Il n’avait pas spécialement envie d’un café, mais il avait accepté l’offre parce qu’il espérait que Monk quitterait la pièce. Mais il s’était trompé. Monk se contenta de prendre le téléphone et d’en commander pour lui.
Luke, Monk, et Susan étaient dans un petit salon à l’étage, près des quartiers où vivait normalement la famille. Mais Luke savait que la famille de Susan ne vivait pas là. Quand elle était Vice-Présidente, il n’avait pas trop fait attention à elle, mais il avait toujours eu l’impression qu’elle et son mari n’étaient pas très proches.
Luke s’assit confortablement dans l’un des fauteuils. « Susan, avant de commencer, il faut que je vous dise quelque chose. J’ai décidé de prendre ma retraite, avec effet immédiat. Je vous en informe avant de le dire aux autres, pour que vous puissiez trouver quelqu’un d’autre pour diriger l’équipe spéciale d’intervention. »
Susan resta silencieuse.
« Stone, » dit Monk, « ça vaut certainement mieux que vous le sachiez tout de suite. L’équipe spéciale d’intervention est sur la sellette. C’est fini. Don Morris était impliqué dans le coup d’état, depuis le début. Il est en partie responsable de l’une des pires atrocités qui aient jamais été commises sur le sol américain. Et il a créé l’équipe spéciale d’intervention. Je suis sûr que vous comprenez que la sécurité, et surtout la sécurité de la Présidente, est la chose la plus importante pour nous à l’heure actuelle. Et ce n’est pas juste l’équipe spéciale d’intervention. Nous enquêtons sur des sous-agences suspectes au sein de la CIA, de la NSA, et du Pentagone, parmi d’autres. Nous devons éradiquer les conspirateurs, afin qu’une telle chose ne puisse plus jamais arriver. »

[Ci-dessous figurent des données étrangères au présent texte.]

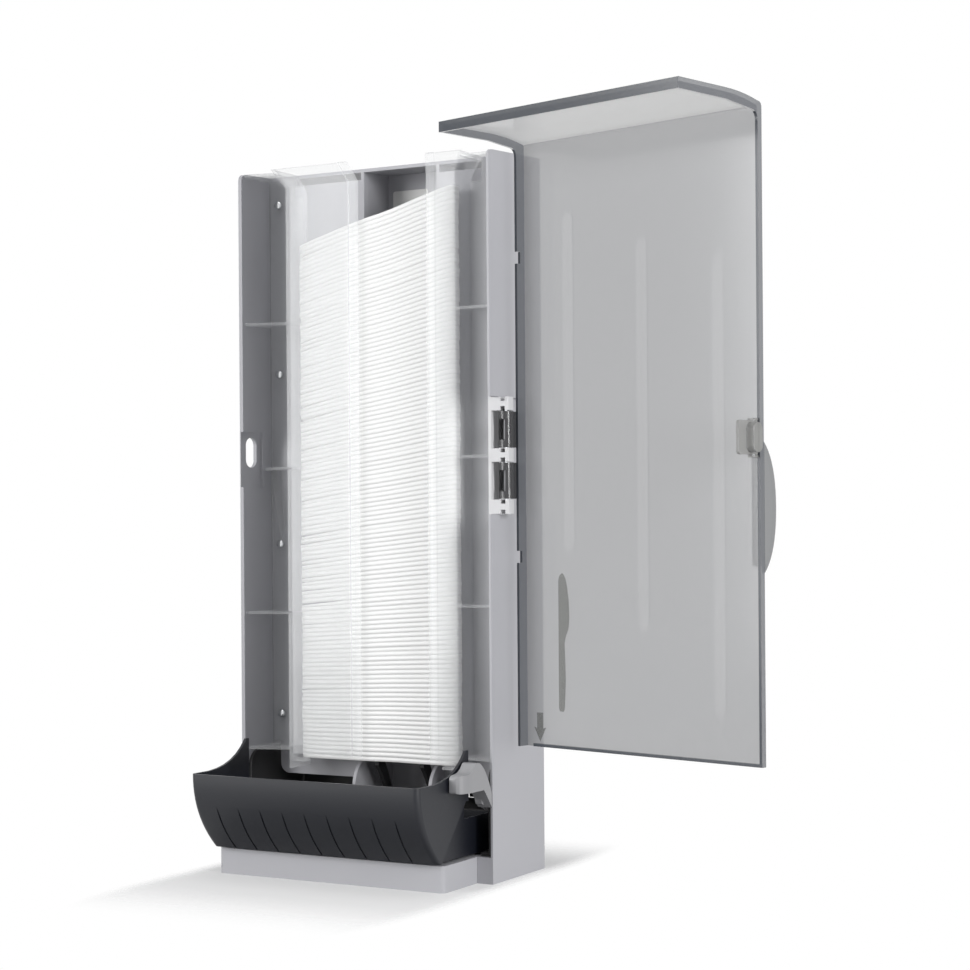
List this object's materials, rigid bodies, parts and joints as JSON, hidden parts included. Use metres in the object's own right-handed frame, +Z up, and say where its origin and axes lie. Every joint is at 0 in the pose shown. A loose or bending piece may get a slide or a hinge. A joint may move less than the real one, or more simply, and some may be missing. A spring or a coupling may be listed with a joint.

« Je comprends votre inquiétude, » dit Luke.
Et c’était vrai. Le gouvernement était très fragile pour l’instant. Il n’avait peut-être jamais été aussi fragile. Le Congrès avait été presque entièrement balayé et un mannequin à la retraite était devenue Présidente du pays. Les États-Unis étaient un colosse aux pieds d’argile et s’il y avait encore des conspirateurs dans les parages, il n’y avait aucune raison qu’ils n’essayent pas à nouveau de prendre le pouvoir.
« Si vous allez de toute façon supprimer l’équipe spéciale d’intervention, alors c’est le moment parfait pour moi pour partir. » Plus il le répétait à haute voix, plus cela devenait réel à ses yeux.
Il était temps de reconstruire sa famille. Il était temps de recréer cet endroit idyllique dans sa tête où lui, Becca et Gunner pouvaient être seuls, loin de toutes ces préoccupations, et où même si le pire arrivait, ce ne serait pas si grave que ça.